*Work instructions*
Each entry in the listing below should be restated word for word.

*Given records*

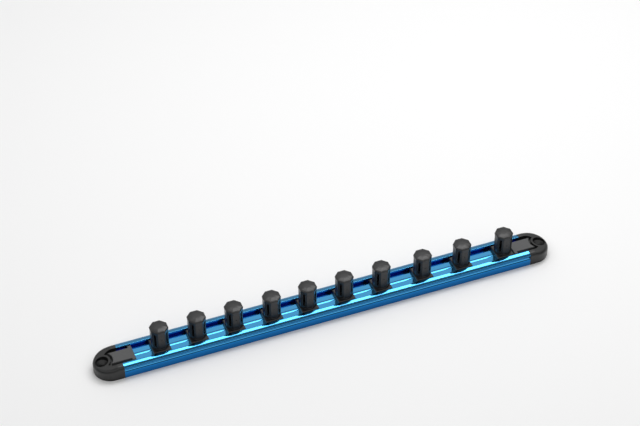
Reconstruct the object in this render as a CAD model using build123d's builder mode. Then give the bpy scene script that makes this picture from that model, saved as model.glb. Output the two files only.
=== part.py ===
# Socket rail: an aluminium channel with ten sliding posts for half-inch sockets, closed by two end caps.
# X runs along the rail, the front faces -Y, and Z is up from the surface that the rail lies on.
import os
from math import asin, cos, pi, radians, sin, sqrt

from build123d import *

os.makedirs("parts", exist_ok=True)

# Rail: one anodised extrusion, cut to length
rail_length = 308.0
rail_width = 24.8
leg_thickness = 2.4
web_thickness = 1.9
floor_height = 7.4
undercut_leg = 2.6
undercut_height = 1.8
lip_thickness = 1.25
lip_reach = 4.6
lip_inset = 0.1
lip_crown_radius = 9.0
lip_shoulder_radius = 0.5
lip_shoulder_end = 120.0
lip_edge_round = 0.25
side_bead_radius = 2.2
side_bead_turn = 65.0
side_bead_height = 4.6
side_groove_inset = 1.75
floor_rib_width = 2.2
floor_rib_height = 0.2
base_edge = 0.3

# End caps: two mouldings with a screw boss and a plug that presses into the rail
cap_straight = 6.45
cap_level_length = 4.0
cap_end_drop = 2.75
cap_break_radius = 5.0
cap_edge_round = 2.6
cap_recess_straight = 3.8
screw_from_end = 6.25
ring_radius = 6.0
screw_head_radius = 4.6
screw_sink_height = 6.0
screw_sink_angle = 90.0
screw_hole_radius = 2.25
screw_boss_radius = 5.0
cap_wall = 2.2
cap_floor_thickness = 3.0
plug_length = 9.0
plug_clearance = 0.1
plug_edge = 0.8
cap_base_edge = 0.3

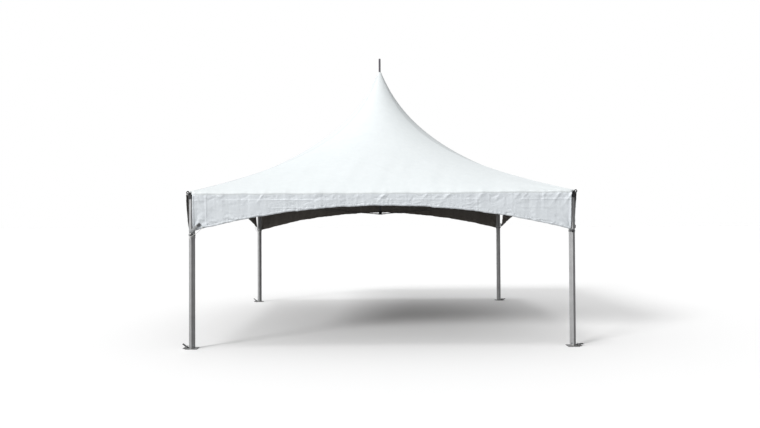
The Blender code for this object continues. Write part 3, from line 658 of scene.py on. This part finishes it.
STREAKS_FINENESS, STREAKS_DRAWN = 1.6, (7.0, 7.0, 0.8)


def cloth_height(u):
    """Height of the cloth at the share u from the peak to the eave: a log curve, steep at the peak."""
    return EAVE_HEIGHT + CURVE * np.log((1 + FLARE) / (u + FLARE))


def gore(u, s):
    """The front gore: plan square of half size u times the eave's, blended with its round outer circle
    by the share ROUNDNESS (1 - (u / ROUND_END) ^ ROUND_POWER), at the height of the log curve."""
    half = EAVE_HALF * u
    share = ROUNDNESS * np.clip(1 - (u / ROUND_END) ** ROUND_POWER, 0, 1)
    angle = s * math.pi / 4
    across = half * (s * (1 - share) + math.sqrt(2) * np.sin(angle) * share)
    out = half * ((1 - share) + math.sqrt(2) * np.cos(angle) * share)
    return columns(across, -out, cloth_height(u))


def waves(x, seed, longest, count=7):
    """A smooth uneven line between about -1 and 1: a sum of sines, each shorter and lower than the
    last."""
    rng = np.random.default_rng(seed)
    phases = rng.uniform(0, 2 * math.pi, count)
    spans = longest / 1.6 ** np.arange(count) * rng.uniform(0.85, 1.15, count)
    lows = 1 / 1.35 ** np.arange(count)
    x = np.asarray(x)[..., None]
    return (lows * np.sin(2 * math.pi * x / spans + phases)).sum(-1) / lows.sum() * 1.6


def step(value):
    """A smooth step from 0 to 1: 3 v^2 - 2 v^3 of the value kept between 0 and 1."""
    value = np.clip(value, 0, 1)
    return value * value * (3 - 2 * value)


def fading(v, reach):
    """A share that is 1 up to v = 0 and then dies away: exp(-v / reach)."""
    return np.exp(-np.clip(v, 0, None) / reach)


def hump(v, wide, power=2.0):
    """A hump of height 1 at v = 0: exp(-|v / wide| ^ power)."""
    return np.exp(-(np.abs(v / wide) ** power))


def folds_of(side):
    """Folds of one side as rows of place, lean, width, reach and rise. Short ones start at the eave; a
    few soft ones hang the full height. The front's own follow the photograph."""
    rng = np.random.default_rng(EAVE_SEED + 60 + side)
    share = 0.4 if side == 0 else 1.0
    places = np.linspace(-FOLDS_HALF, FOLDS_HALF, SHORT_FOLDS) + rng.uniform(-0.11, 0.11, SHORT_FOLDS)
    short = columns(places, rng.uniform(-0.9, -0.2, SHORT_FOLDS), rng.uniform(0.014, 0.026, SHORT_FOLDS),
                    rng.uniform(0.05, 0.12, SHORT_FOLDS), share * rng.uniform(-0.004, 0.016, SHORT_FOLDS))
    tall = columns(rng.uniform(-FOLDS_HALF, FOLDS_HALF, LONG_FOLDS), rng.uniform(-0.12, 0.12, LONG_FOLDS),
                   rng.uniform(0.03, 0.08, LONG_FOLDS), 1.5,
                   (0.6 + 0.4 * share) * rng.uniform(-0.006, 0.008, LONG_FOLDS))
    both = np.concatenate([short, tall])
    return np.concatenate([both, np.array(FRONT_FOLDS)]) if side == 0 else both


def creases_of(side):
    """Places of the upright fold lines that packing left in one side."""
    rng = np.random.default_rng(EAVE_SEED + 80 + side)
    return FRONT_CREASES if side == 0 else rng.uniform(-2.8, 2.8, 5)


def slack(x, h, side):
    """How far the cloth of a side stands out, at x along the eave and h below it. Folds are
    rise * exp(-|x - place - lean h| / width, to the power 1.5) * exp(-h / reach); under the eave the
    cloth closes on the rail and steps out again; faint straight creases cross it. Above the eave,
    h < 0, it is the looseness of the top's margin, which dies away up the slope."""
    place, lean, width, reach, rise = folds_of(side).T
    above = h < 0
    away = np.where(above, -2.2 * h, h)[..., None] / np.minimum(reach, np.where(above, 0.1, 9)[..., None])
    folds = rise * hump(x[..., None] - place - lean * h[..., None], width, 1.5) * np.exp(-away)
    out = folds.sum(-1) * (0.35 + 0.65 * step(np.abs(h) / FOLDS_FULL))
    down = np.clip(h, 0, 9)
    out += EAVE_WAVE * waves(x, EAVE_SEED + side, 1.1) * np.exp(-np.abs(h) / np.where(above, 0.08, 0.5))
    ridge = np.clip(0.35 + 0.8 * waves(x, 31 + side, 2.3, 4), 0.05, 1)
    if side == 0:
        ridge = np.maximum(0.6 * ridge, step((x + 2.62) / 0.2) * step((-0.45 - x) / 0.35))
    out += RIDGE_RISE * ridge * step((down - RAIL_FOOT) / 0.020) * fading(down - RIDGE_DOWN, 0.16)
    blotches = waves(x + 0.3 * waves(h, 45, 0.35, 3), 41 + side, 0.8, 5)
    blotches = blotches * waves(h + 0.1 * waves(x, 47, 0.5, 3), 49, 0.45, 3)
    out += BLOTCH_RISE * blotches * step(down / 0.05)
    if side == 0:
        gathers = waves(x, 57, 0.06, 3) * step((GATHER_END - x) / 0.12)
        out += GATHER_RISE * gathers * hump(down - FOLDS_FULL, 0.03)
    for level in CREASES_DOWN:
        bend = step(waves(x, 51 + side, 2.1, 3) * 2 + 0.3)
        out += CREASE_RISE * bend * hump(h - level, CREASE_WIDE, 1.3)
    for line in creases_of(side):
        out += UPRIGHT_RISE * hump(x - line - 0.01 * h, CREASE_WIDE, 1.3) * step(down / 0.06)
    return np.where(h < 0.001, np.maximum(out, -0.007), out)


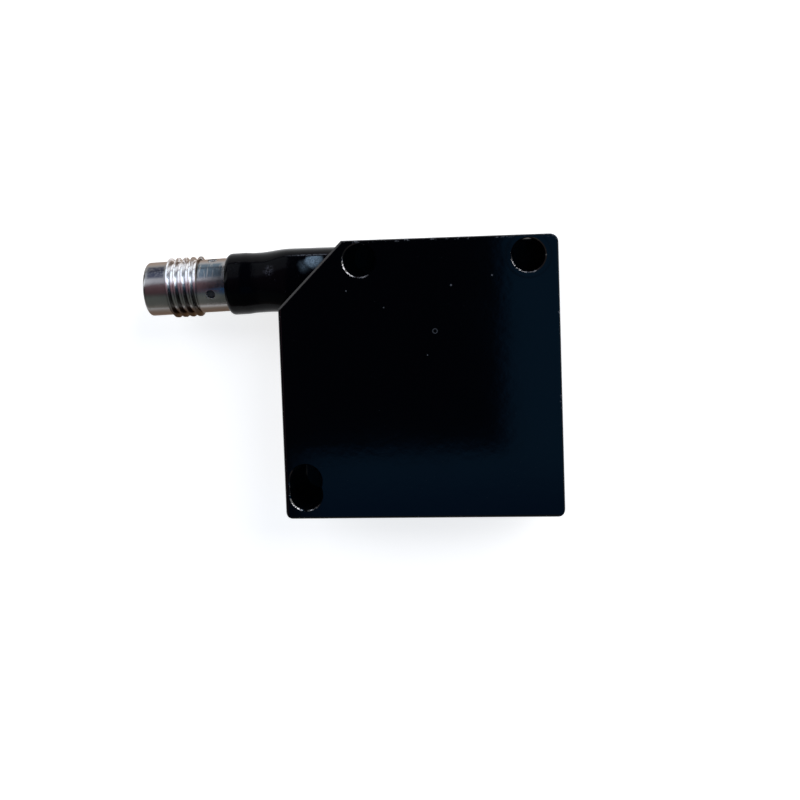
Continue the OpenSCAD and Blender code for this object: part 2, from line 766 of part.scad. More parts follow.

*Finished task*
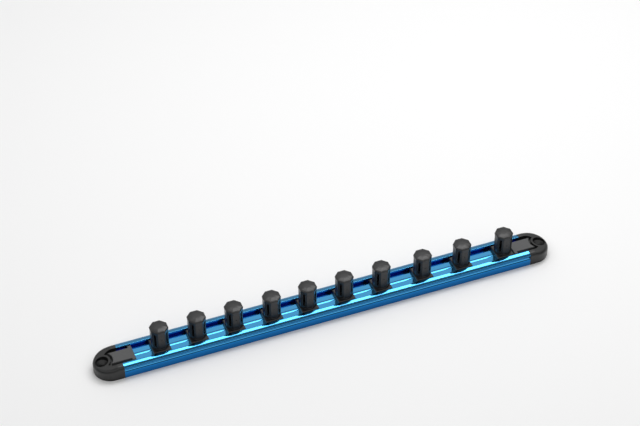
Reconstruct the object in this render as a CAD model using build123d's builder mode. Then give the bpy scene script that makes this picture from that model, saved as model.glb. Output the two files only.
=== part.py ===
# Socket rail: an aluminium channel with ten sliding posts for half-inch sockets, closed by two end caps.
# X runs along the rail, the front faces -Y, and Z is up from the surface that the rail lies on.
import os
from math import asin, cos, pi, radians, sin, sqrt

from build123d import *

os.makedirs("parts", exist_ok=True)

# Rail: one anodised extrusion, cut to length
rail_length = 308.0
rail_width = 24.8
leg_thickness = 2.4
web_thickness = 1.9
floor_height = 7.4
undercut_leg = 2.6
undercut_height = 1.8
lip_thickness = 1.25
lip_reach = 4.6
lip_inset = 0.1
lip_crown_radius = 9.0
lip_shoulder_radius = 0.5
lip_shoulder_end = 120.0
lip_edge_round = 0.25
side_bead_radius = 2.2
side_bead_turn = 65.0
side_bead_height = 4.6
side_groove_inset = 1.75
floor_rib_width = 2.2
floor_rib_height = 0.2
base_edge = 0.3

# End caps: two mouldings with a screw boss and a plug that presses into the rail
cap_straight = 6.45
cap_level_length = 4.0
cap_end_drop = 2.75
cap_break_radius = 5.0
cap_edge_round = 2.6
cap_recess_straight = 3.8
screw_from_end = 6.25
ring_radius = 6.0
screw_head_radius = 4.6
screw_sink_height = 6.0
screw_sink_angle = 90.0
screw_hole_radius = 2.25
screw_boss_radius = 5.0
cap_wall = 2.2
cap_floor_thickness = 3.0
plug_length = 9.0
plug_clearance = 0.1
plug_edge = 0.8
cap_base_edge = 0.3

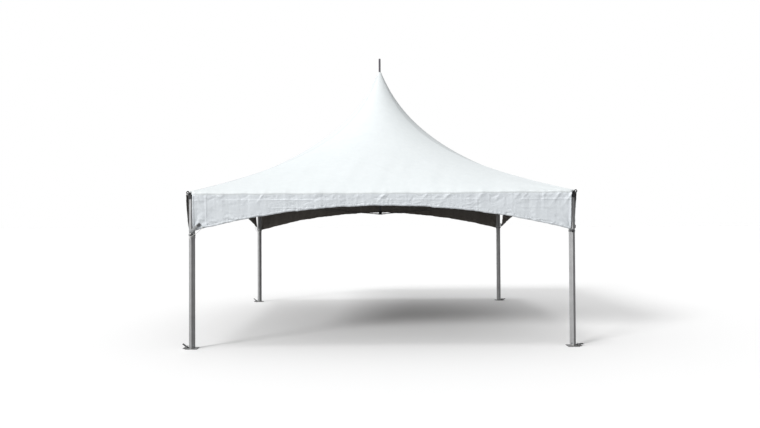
The Blender code for this object continues. Write part 3, from line 658 of scene.py on. This part finishes it.
STREAKS_FINENESS, STREAKS_DRAWN = 1.6, (7.0, 7.0, 0.8)


def cloth_height(u):
    """Height of the cloth at the share u from the peak to the eave: a log curve, steep at the peak."""
    return EAVE_HEIGHT + CURVE * np.log((1 + FLARE) / (u + FLARE))


def gore(u, s):
    """The front gore: plan square of half size u times the eave's, blended with its round outer circle
    by the share ROUNDNESS (1 - (u / ROUND_END) ^ ROUND_POWER), at the height of the log curve."""
    half = EAVE_HALF * u
    share = ROUNDNESS * np.clip(1 - (u / ROUND_END) ** ROUND_POWER, 0, 1)
    angle = s * math.pi / 4
    across = half * (s * (1 - share) + math.sqrt(2) * np.sin(angle) * share)
    out = half * ((1 - share) + math.sqrt(2) * np.cos(angle) * share)
    return columns(across, -out, cloth_height(u))


def waves(x, seed, longest, count=7):
    """A smooth uneven line between about -1 and 1: a sum of sines, each shorter and lower than the
    last."""
    rng = np.random.default_rng(seed)
    phases = rng.uniform(0, 2 * math.pi, count)
    spans = longest / 1.6 ** np.arange(count) * rng.uniform(0.85, 1.15, count)
    lows = 1 / 1.35 ** np.arange(count)
    x = np.asarray(x)[..., None]
    return (lows * np.sin(2 * math.pi * x / spans + phases)).sum(-1) / lows.sum() * 1.6


def step(value):
    """A smooth step from 0 to 1: 3 v^2 - 2 v^3 of the value kept between 0 and 1."""
    value = np.clip(value, 0, 1)
    return value * value * (3 - 2 * value)


def fading(v, reach):
    """A share that is 1 up to v = 0 and then dies away: exp(-v / reach)."""
    return np.exp(-np.clip(v, 0, None) / reach)


def hump(v, wide, power=2.0):
    """A hump of height 1 at v = 0: exp(-|v / wide| ^ power)."""
    return np.exp(-(np.abs(v / wide) ** power))


def folds_of(side):
    """Folds of one side as rows of place, lean, width, reach and rise. Short ones start at the eave; a
    few soft ones hang the full height. The front's own follow the photograph."""
    rng = np.random.default_rng(EAVE_SEED + 60 + side)
    share = 0.4 if side == 0 else 1.0
    places = np.linspace(-FOLDS_HALF, FOLDS_HALF, SHORT_FOLDS) + rng.uniform(-0.11, 0.11, SHORT_FOLDS)
    short = columns(places, rng.uniform(-0.9, -0.2, SHORT_FOLDS), rng.uniform(0.014, 0.026, SHORT_FOLDS),
                    rng.uniform(0.05, 0.12, SHORT_FOLDS), share * rng.uniform(-0.004, 0.016, SHORT_FOLDS))
    tall = columns(rng.uniform(-FOLDS_HALF, FOLDS_HALF, LONG_FOLDS), rng.uniform(-0.12, 0.12, LONG_FOLDS),
                   rng.uniform(0.03, 0.08, LONG_FOLDS), 1.5,
                   (0.6 + 0.4 * share) * rng.uniform(-0.006, 0.008, LONG_FOLDS))
    both = np.concatenate([short, tall])
    return np.concatenate([both, np.array(FRONT_FOLDS)]) if side == 0 else both


def creases_of(side):
    """Places of the upright fold lines that packing left in one side."""
    rng = np.random.default_rng(EAVE_SEED + 80 + side)
    return FRONT_CREASES if side == 0 else rng.uniform(-2.8, 2.8, 5)


def slack(x, h, side):
    """How far the cloth of a side stands out, at x along the eave and h below it. Folds are
    rise * exp(-|x - place - lean h| / width, to the power 1.5) * exp(-h / reach); under the eave the
    cloth closes on the rail and steps out again; faint straight creases cross it. Above the eave,
    h < 0, it is the looseness of the top's margin, which dies away up the slope."""
    place, lean, width, reach, rise = folds_of(side).T
    above = h < 0
    away = np.where(above, -2.2 * h, h)[..., None] / np.minimum(reach, np.where(above, 0.1, 9)[..., None])
    folds = rise * hump(x[..., None] - place - lean * h[..., None], width, 1.5) * np.exp(-away)
    out = folds.sum(-1) * (0.35 + 0.65 * step(np.abs(h) / FOLDS_FULL))
    down = np.clip(h, 0, 9)
    out += EAVE_WAVE * waves(x, EAVE_SEED + side, 1.1) * np.exp(-np.abs(h) / np.where(above, 0.08, 0.5))
    ridge = np.clip(0.35 + 0.8 * waves(x, 31 + side, 2.3, 4), 0.05, 1)
    if side == 0:
        ridge = np.maximum(0.6 * ridge, step((x + 2.62) / 0.2) * step((-0.45 - x) / 0.35))
    out += RIDGE_RISE * ridge * step((down - RAIL_FOOT) / 0.020) * fading(down - RIDGE_DOWN, 0.16)
    blotches = waves(x + 0.3 * waves(h, 45, 0.35, 3), 41 + side, 0.8, 5)
    blotches = blotches * waves(h + 0.1 * waves(x, 47, 0.5, 3), 49, 0.45, 3)
    out += BLOTCH_RISE * blotches * step(down / 0.05)
    if side == 0:
        gathers = waves(x, 57, 0.06, 3) * step((GATHER_END - x) / 0.12)
        out += GATHER_RISE * gathers * hump(down - FOLDS_FULL, 0.03)
    for level in CREASES_DOWN:
        bend = step(waves(x, 51 + side, 2.1, 3) * 2 + 0.3)
        out += CREASE_RISE * bend * hump(h - level, CREASE_WIDE, 1.3)
    for line in creases_of(side):
        out += UPRIGHT_RISE * hump(x - line - 0.01 * h, CREASE_WIDE, 1.3) * step(down / 0.06)
    return np.where(h < 0.001, np.maximum(out, -0.007), out)


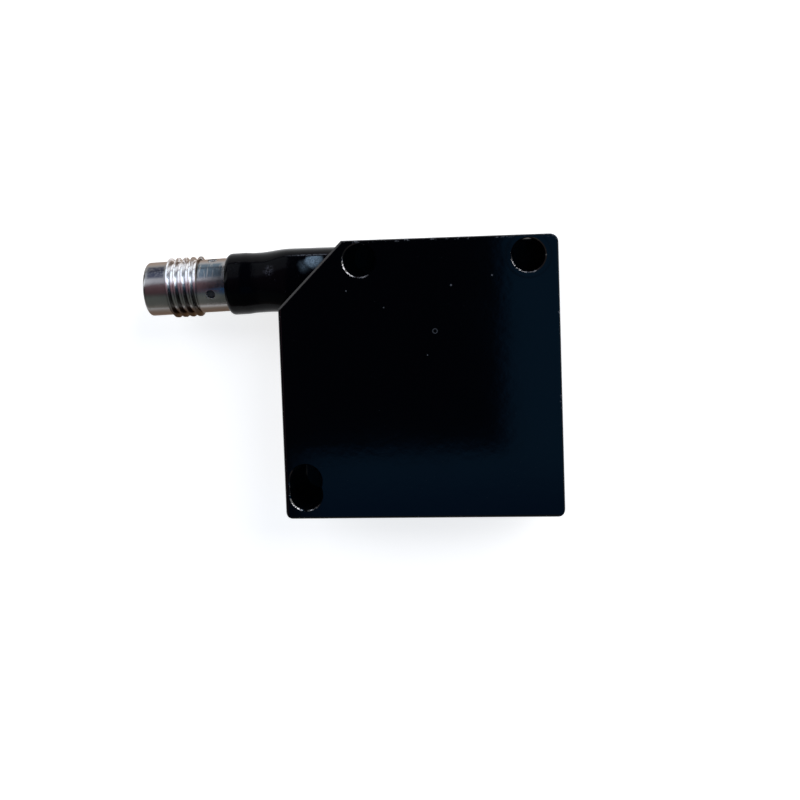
Continue the OpenSCAD and Blender code for this object: part 2, from line 766 of part.scad. More parts follow.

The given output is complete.